This work was accepted in OOZIE-2877. Nothing new is here; this code was used to build the feature stand-alone.
This repository contains custom oozie actions for deployment of source code from a git repository to HDFS
In order to manually install this custom action on a BACH cluster:
Install maven 3.3 or higher
wget http://mirrors.sonic.net/apache/maven/maven-3/3.3.3/binaries/apache-maven-3.3.3-bin.tar.gz
tar -zxf apache-maven-3.3.3-bin.tar.gz
sudo cp -R apache-maven-3.3.3 /usr/local
sudo ln -s /usr/local/apache-maven-3.3.3/bin/mvn /usr/bin/mvn
mvn -version
Build the project into a jar:
$ mvn package
Copy the file in target/gitoozie-1.0-SNAPSHOT.jar
to
/usr/hdp/current/oozie-server/libext/gitoozie-1.0-SNAPSHOT.jar
on the node
where the oozie server is installed.
Edit the /etc/oozie/conf/oozie-site.xml
file adding the following lines:
<property>
<name>oozie.service.ActionService.executor.ext.classes</name>
<value>
org.apache.oozie.action.email.EmailActionExecutor,
org.apache.oozie.action.hadoop.HiveActionExecutor,
org.apache.oozie.action.hadoop.ShellActionExecutor,
org.apache.oozie.action.hadoop.SqoopActionExecutor,
org.apache.oozie.action.hadoop.DistcpActionExecutor,
+ com.bloomberg.hbase.oozieactions.GitActionExecutor,
</value>
</property>
<property>
<name>oozie.service.SchemaService.wf.ext.schemas</name>
<value>
shell-action-0.1.xsd,
shell-action-0.2.xsd,
shell-action-0.3.xsd,
email-action-0.1.xsd,
hive-action-0.2.xsd,
hive-action-0.3.xsd,
hive-action-0.4.xsd,
hive-action-0.5.xsd,
sqoop-action-0.2.xsd,
sqoop-action-0.3.xsd,
ssh-action-0.1.xsd,
ssh-action-0.2.xsd,
distcp-action-0.1.xsd,
+ git-action-0.1.xsd
</value>
</property>
If you care about logging, you should add the following line to the end of /etc/oozie/conf/oozie-log4j.properties
:
log4j.logger.com.bloomberg.git.oozieactions=ALL, oozie
This will make all log trace generated by the custom actions available in the oozie logs.
Then stop oozie:
$ sudo service oozie stop
Rebuild the oozie war:
$ /usr/hdp/current/oozie-server/bin/oozie-setup.sh prepare-war
Start oozie:
$ sudo service oozie start
Next, place the oozie jar with dependencies, named gitoozie-1.0-SNAPSHOT-jar-with-dependencies.jar
into the shared library on HDFS.
To do this, run the following as user oozie
on your name node, /usr/hdp/current/oozie-server/bin/oozie-setup.sh sharelib create -fs hdfs://<name-node>
, thereby initializing the oozie shared library on HDFS.

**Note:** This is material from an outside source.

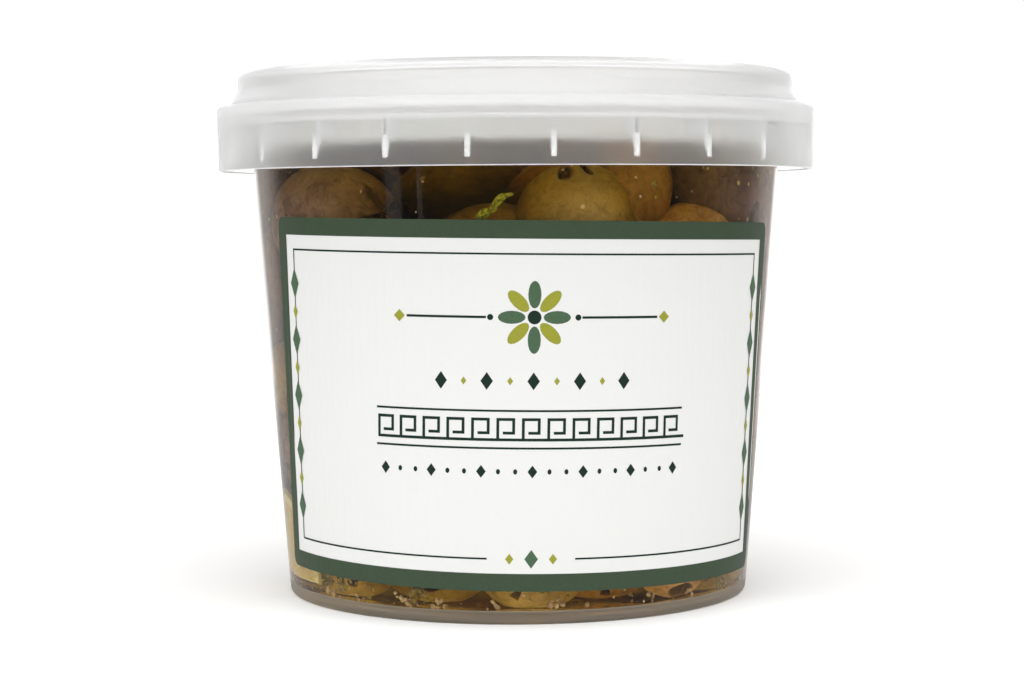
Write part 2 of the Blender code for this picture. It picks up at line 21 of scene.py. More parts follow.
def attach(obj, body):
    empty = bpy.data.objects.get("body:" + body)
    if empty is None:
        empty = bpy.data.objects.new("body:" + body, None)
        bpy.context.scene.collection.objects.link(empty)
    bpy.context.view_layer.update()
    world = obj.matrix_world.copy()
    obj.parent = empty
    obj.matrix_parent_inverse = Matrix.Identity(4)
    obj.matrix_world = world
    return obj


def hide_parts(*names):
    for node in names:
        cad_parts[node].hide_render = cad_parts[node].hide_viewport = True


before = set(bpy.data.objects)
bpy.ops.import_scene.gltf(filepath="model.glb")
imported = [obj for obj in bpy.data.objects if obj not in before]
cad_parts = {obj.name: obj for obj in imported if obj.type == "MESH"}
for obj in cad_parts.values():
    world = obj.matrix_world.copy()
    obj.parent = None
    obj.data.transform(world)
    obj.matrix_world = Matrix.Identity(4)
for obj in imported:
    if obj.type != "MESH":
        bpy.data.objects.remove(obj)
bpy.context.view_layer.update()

Next, run oozie admin -sharelibupdate
to find the path to the sharelib directory.
Next, use the hdfs dfs -mkdir <path>
command to create a path inside that sharedlib folder (.../lib/lib_<datetime>
) named git
.
Then, you'll want to hdfs dfs -put <path>
the gitoozie-1.0-SNAPSHOT-jar-with-dependencies.jar
file into the git
folder you just created.
After that, simply run another oozie admin -sharelibupdate
and you should be all set to use the action.
N.B. - To use the action, you must add a line in your job.properties to use the oozie shared lib, so just append oozie.use.system.libpath=true
to the bottom of your job.properties file.